---------- Raw data

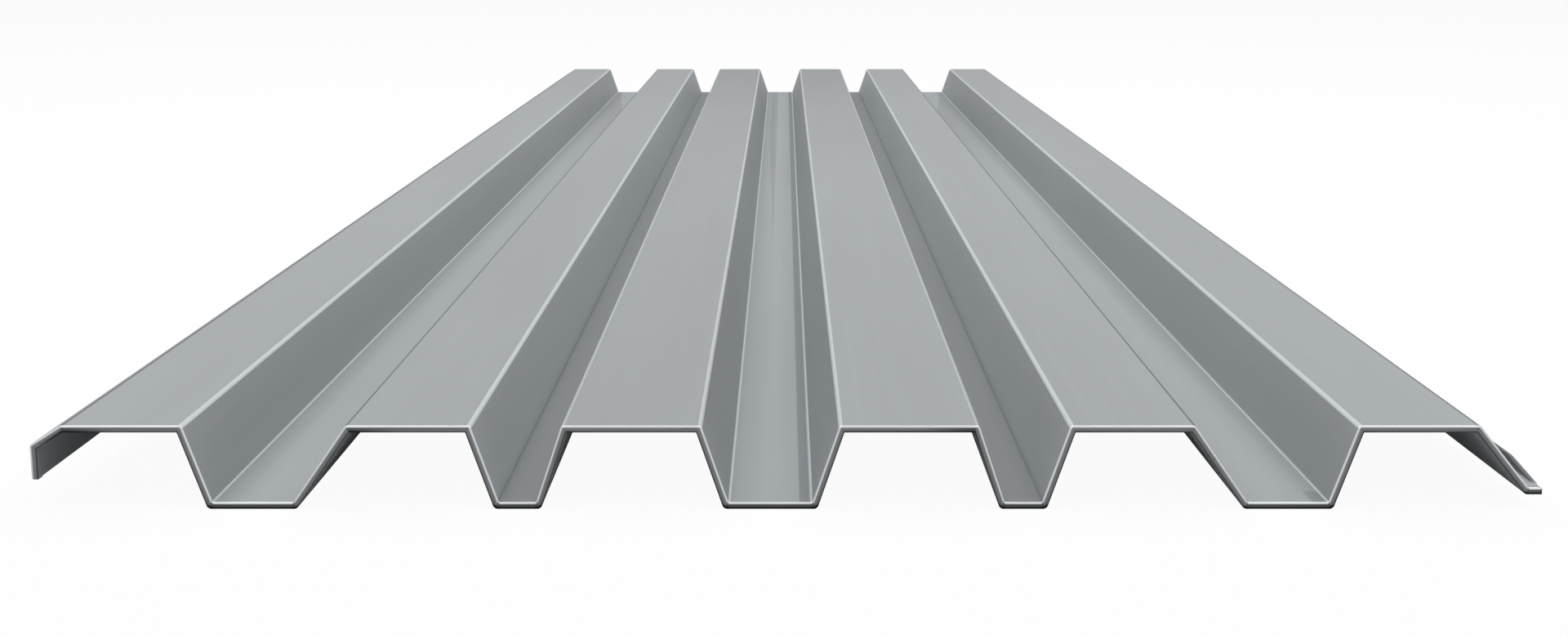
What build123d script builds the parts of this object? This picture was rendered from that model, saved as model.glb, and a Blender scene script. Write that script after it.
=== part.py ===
from build123d import *
import os

# Corrugated metal sheet, roll-formed from one steel plate. Millimetres.
# +Y runs along the waves, +X across them and +Z up. The origin is the middle of
# the footprint, on the floor that the trough undersides lie on.

# Plate
SHEET_LENGTH = 3000.0
PLATE = 4.2
BEND_INSIDE_RADIUS = 0.6
BEND_OUTSIDE_RADIUS = 3.0
END_CHAMFER = 0.8
LIP_CORNER_RADIUS = 1.4

# Waves, measured along the upper face from the middle of the section outwards
WAVE_DEPTH = 47.0
STEEP_RUN = 16.0
SHALLOW_RUN = 33.0
MIDDLE_TROUGH = 50.0
INNER_CREST = 83.0
NARROW_TROUGH = 22.0
OUTER_CREST = 74.0
WIDE_TROUGH = 48.0
EDGE_CREST = 72.0

# Left long edge: a short slope, then a leg that hangs down
HOOK_SLOPE_RUN = 19.0
HOOK_SLOPE_DROP = 12.0
HOOK_LEG = 21.0

# Right long edge: a long slope, a narrow foot and a thin return that stands on it
SEAT_SLOPE_RUN = 31.0
SEAT_SLOPE_DROP = 38.0
SEAT_FOOT = 8.0
RETURN_HEIGHT = 6.5
RETURN_THICKNESS = 2.6
RETURN_SETBACK = 8.0
RETURN_MITRE = 45.0

RETURN_EDGE_RADIUS = 0.4 * RETURN_THICKNESS

# Each step is (distance outwards, change of height) along the upper face.
half_section = [
    (MIDDLE_TROUGH / 2, 0),
    (STEEP_RUN, WAVE_DEPTH),
    (INNER_CREST, 0),
    (STEEP_RUN, -WAVE_DEPTH),
    (NARROW_TROUGH, 0),
    (STEEP_RUN, WAVE_DEPTH),
    (OUTER_CREST, 0),
    (SHALLOW_RUN, -WAVE_DEPTH),
    (WIDE_TROUGH, 0),
    (STEEP_RUN, WAVE_DEPTH),
    (EDGE_CREST, 0),
]
hook_edge = [(HOOK_SLOPE_RUN, -HOOK_SLOPE_DROP), (0, -HOOK_LEG)]
seat_edge = [(SEAT_SLOPE_RUN, -SEAT_SLOPE_DROP), (SEAT_FOOT, 0)]


def outward_points(steps: list) -> list:
    """Corners of the upper face, as (distance from the middle, height)."""
    distance, height = 0.0, PLATE
    points = []
    for run, rise in steps:
        distance += run
        height += rise
        points.append((distance, height))
    return points


def bend(before: tuple, corner: tuple, after: tuple) -> tuple:
    """A bend's two corners, each with its radius: the upper face's, then the lower face's."""
    upper = Vector(*corner)
    arriving = (upper - Vector(*before)).normalized()
    leaving = (Vector(*after) - upper).normalized()
    across = (arriving + leaving).rotate(Axis.Z, -90)
    lower = upper + across * (PLATE / (1 + arriving.dot(leaving)))
    if arriving.cross(leaving).Z < 0:
        return (upper, BEND_OUTSIDE_RADIUS), (lower, BEND_INSIDE_RADIUS)
    return (upper, BEND_INSIDE_RADIUS), (lower, BEND_OUTSIDE_RADIUS)


hook_side = outward_points(half_section + hook_edge)
seat_side = outward_points(half_section + seat_edge)
hook_reach, leg_height = hook_side[-1]
seat_reach, foot_height = seat_side[-1]
half_width = (hook_reach + seat_reach) / 2
middle = half_width - seat_reach
return_face = half_width - RETURN_THICKNESS
return_top = foot_height + RETURN_HEIGHT
end = SHEET_LENGTH / 2
toe = end - RETURN_SETBACK

upper_face = [(middle - distance, height) for distance, height in reversed(hook_side)]
upper_face += [(middle + distance, height) for distance, height in seat_side]
bends = [bend(*three) for three in zip(upper_face, upper_face[1:], upper_face[2:])]
upper_bends, lower_bends = zip(*bends)

# The section's outline, clockwise from the hook's lip, as (corner, radius)
hook_lip = [
    ((PLATE - half_width, leg_height), LIP_CORNER_RADIUS),
    ((-half_width, leg_height), LIP_CORNER_RADIUS),
]
seat_lip = [
    ((return_face, foot_height), 0.0),
    ((return_face, return_top), RETURN_EDGE_RADIUS),
    ((half_width, return_top), RETURN_EDGE_RADIUS),
    ((half_width, foot_height - PLATE), LIP_CORNER_RADIUS),
]
outline = [*hook_lip, *upper_bends, *seat_lip, *reversed(lower_bends)]
corners, radii = zip(*outline)

with BuildPart() as corrugated_sheet:
    with BuildSketch(Plane.XZ):
        with BuildLine():
            FilletPolyline(*corners, radius=radii, close=True)
        make_face()
    extrude(amount=end, both=True)

    # The return is cropped at both ends, so that the foot runs on past it.
    with BuildSketch(Plane.YZ.offset(return_face)):
        with BuildLine():
            Polyline(
                (toe - RETURN_MITRE, return_top),
                (toe, foot_height),
                (end, foot_height),
                (end, return_top),
                close=True,
            )
        make_face()
        mirror(about=Plane.YZ)
    extrude(amount=RETURN_THICKNESS, mode=Mode.SUBTRACT)

    # The sheared ends are dressed all round.
    end_faces = corrugated_sheet.faces().group_by(Axis.Y)
    chamfer([*end_faces[0].edges(), *end_faces[-1].edges()], length=END_CHAMFER)

corrugated_sheet.part.label = "corrugated_sheet"
os.makedirs("parts", exist_ok=True)
export_step(corrugated_sheet.part, "parts/corrugated_sheet.step")
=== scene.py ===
"""Looks of a corrugated metal sheet: one roll-formed steel plate, lying on a pale floor.

The sheet's mesh is made again from the sizes of its section, with smooth bends, rolled-over ends and a
cropped return, and it is dressed in a satin mill finish. Metres; +Y runs along the waves and +Z is up.
"""
import logging
import math
from dataclasses import dataclass
from enum import Enum

import bmesh
import bpy
from mathutils import Euler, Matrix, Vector, geometry


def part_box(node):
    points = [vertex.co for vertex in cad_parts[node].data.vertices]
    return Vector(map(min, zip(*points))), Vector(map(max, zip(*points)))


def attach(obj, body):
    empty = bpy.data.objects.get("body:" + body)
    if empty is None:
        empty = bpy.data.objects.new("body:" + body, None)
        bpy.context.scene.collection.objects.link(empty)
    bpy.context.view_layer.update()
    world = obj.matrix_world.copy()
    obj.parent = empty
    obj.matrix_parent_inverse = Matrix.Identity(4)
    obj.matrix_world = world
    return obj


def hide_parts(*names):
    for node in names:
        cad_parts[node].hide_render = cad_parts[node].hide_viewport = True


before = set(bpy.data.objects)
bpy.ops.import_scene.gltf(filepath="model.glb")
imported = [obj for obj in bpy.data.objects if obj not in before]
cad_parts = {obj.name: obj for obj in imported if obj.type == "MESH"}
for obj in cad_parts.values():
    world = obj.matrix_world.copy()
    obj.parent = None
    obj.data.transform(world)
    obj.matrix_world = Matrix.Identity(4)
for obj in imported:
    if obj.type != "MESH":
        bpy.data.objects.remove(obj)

NODE = "corrugated_sheet"
BODY = "root"
MM = 0.001
TOLERANCE = 0.01 * MM
CUT_TOLERANCE = 0.001 * MM
NOISE_MIDDLE = 0.5
BEND_MARK = "bend_mark"
SHEAR_DEPTH = "shear_depth"
SHEAR_RISE = "shear_rise"
UPPER_DEPTH = 0.1

log = logging.getLogger("corrugated_sheet")


class Turn(Enum):
    """Which way the upper face turns at a bend."""

    DOWN = "down"
    UP = "up"


class Mark(Enum):
    """How a bend of the upper face is painted against the flats beside it: a painted highlight above 0,
    a painted shade line below 0.
    """

    # painted highlights along bends, strongest first
    FULL_HIGHLIGHT = 1.0
    STRONG_HIGHLIGHT = 0.8
    SOFT_HIGHLIGHT = 0.55
    PLAIN = 0.0
    # painted shade lines along bends
    FAINT_SHADE = -0.35
    SHADE_LINE = -1.0


class Signal:
    """A shader socket that can be used in Python expressions."""

    def __init__(self, graph: "Graph", socket: bpy.types.NodeSocket) -> None:
        """Wrap a socket.

        Args:
            graph: the node graph that the socket is in.
            socket: an output socket with one number.
        """
        self.graph = graph
        self.socket = socket

    def math(self, operation: str, *others: "Signal | float") -> "Signal":
        """Add a Math node.

        Args:
            operation: the Math node's operation.
            others: its other inputs.

        Returns:
            The node's output.
        """
        inputs = dict(enumerate((self, *others)))
        return self.graph.node("ShaderNodeMath", {"operation": operation}, inputs)

    def __add__(self, other: "Signal | float") -> "Signal":
        """Sum."""
        return self.math("ADD", other)

    __radd__ = __add__

    def __sub__(self, other: "Signal | float") -> "Signal":
        """Difference."""
        return self.math("SUBTRACT", other)

    def __rsub__(self, other: float) -> "Signal":
        """Difference from a number."""
        return (self * -1.0) + other

    def __mul__(self, other: "Signal | float") -> "Signal":
        """Product."""
        return self.math("MULTIPLY", other)

    __rmul__ = __mul__

    def between(self, low: float, high: float) -> "Signal":
        """A smooth step: 0 below low and 1 above high.

        Args:
            low: where the step starts.
            high: where it ends.

        Returns:
            The step, from 0 to 1.
        """
        settings = {"interpolation_type": "SMOOTHSTEP"}
        inputs = {"Value": self, "From Min": low, "From Max": high}
        return self.graph.node("ShaderNodeMapRange", settings, inputs)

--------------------

• [Short exercise]: Return only the lines spanning from the first line of the material through the line with "RETURN_EDGE_RADIUS = 0.4 * RETURN_THICKNESS", copied exactly, both ends kept.

• [Exercise response]:
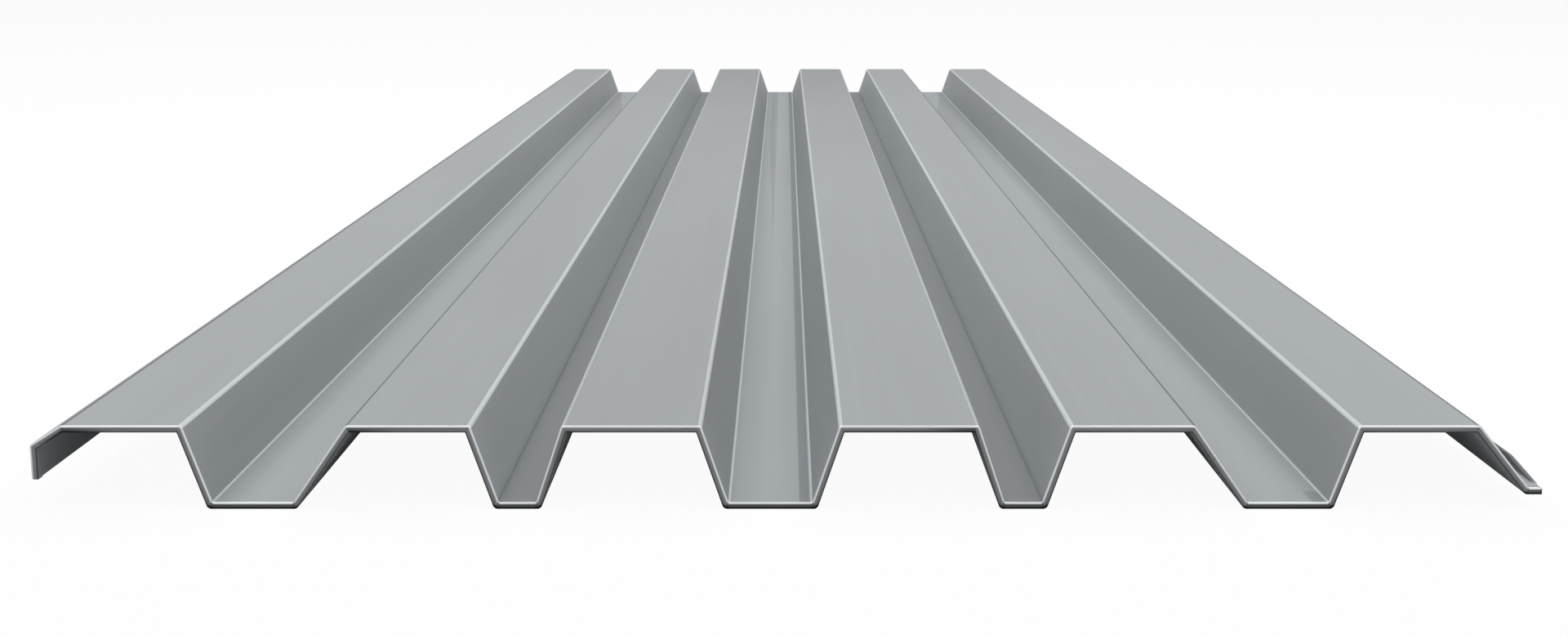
What build123d script builds the parts of this object? This picture was rendered from that model, saved as model.glb, and a Blender scene script. Write that script after it.
=== part.py ===
from build123d import *
import os

# Corrugated metal sheet, roll-formed from one steel plate. Millimetres.
# +Y runs along the waves, +X across them and +Z up. The origin is the middle of
# the footprint, on the floor that the trough undersides lie on.

# Plate
SHEET_LENGTH = 3000.0
PLATE = 4.2
BEND_INSIDE_RADIUS = 0.6
BEND_OUTSIDE_RADIUS = 3.0
END_CHAMFER = 0.8
LIP_CORNER_RADIUS = 1.4

# Waves, measured along the upper face from the middle of the section outwards
WAVE_DEPTH = 47.0
STEEP_RUN = 16.0
SHALLOW_RUN = 33.0
MIDDLE_TROUGH = 50.0
INNER_CREST = 83.0
NARROW_TROUGH = 22.0
OUTER_CREST = 74.0
WIDE_TROUGH = 48.0
EDGE_CREST = 72.0

# Left long edge: a short slope, then a leg that hangs down
HOOK_SLOPE_RUN = 19.0
HOOK_SLOPE_DROP = 12.0
HOOK_LEG = 21.0

# Right long edge: a long slope, a narrow foot and a thin return that stands on it
SEAT_SLOPE_RUN = 31.0
SEAT_SLOPE_DROP = 38.0
SEAT_FOOT = 8.0
RETURN_HEIGHT = 6.5
RETURN_THICKNESS = 2.6
RETURN_SETBACK = 8.0
RETURN_MITRE = 45.0

RETURN_EDGE_RADIUS = 0.4 * RETURN_THICKNESS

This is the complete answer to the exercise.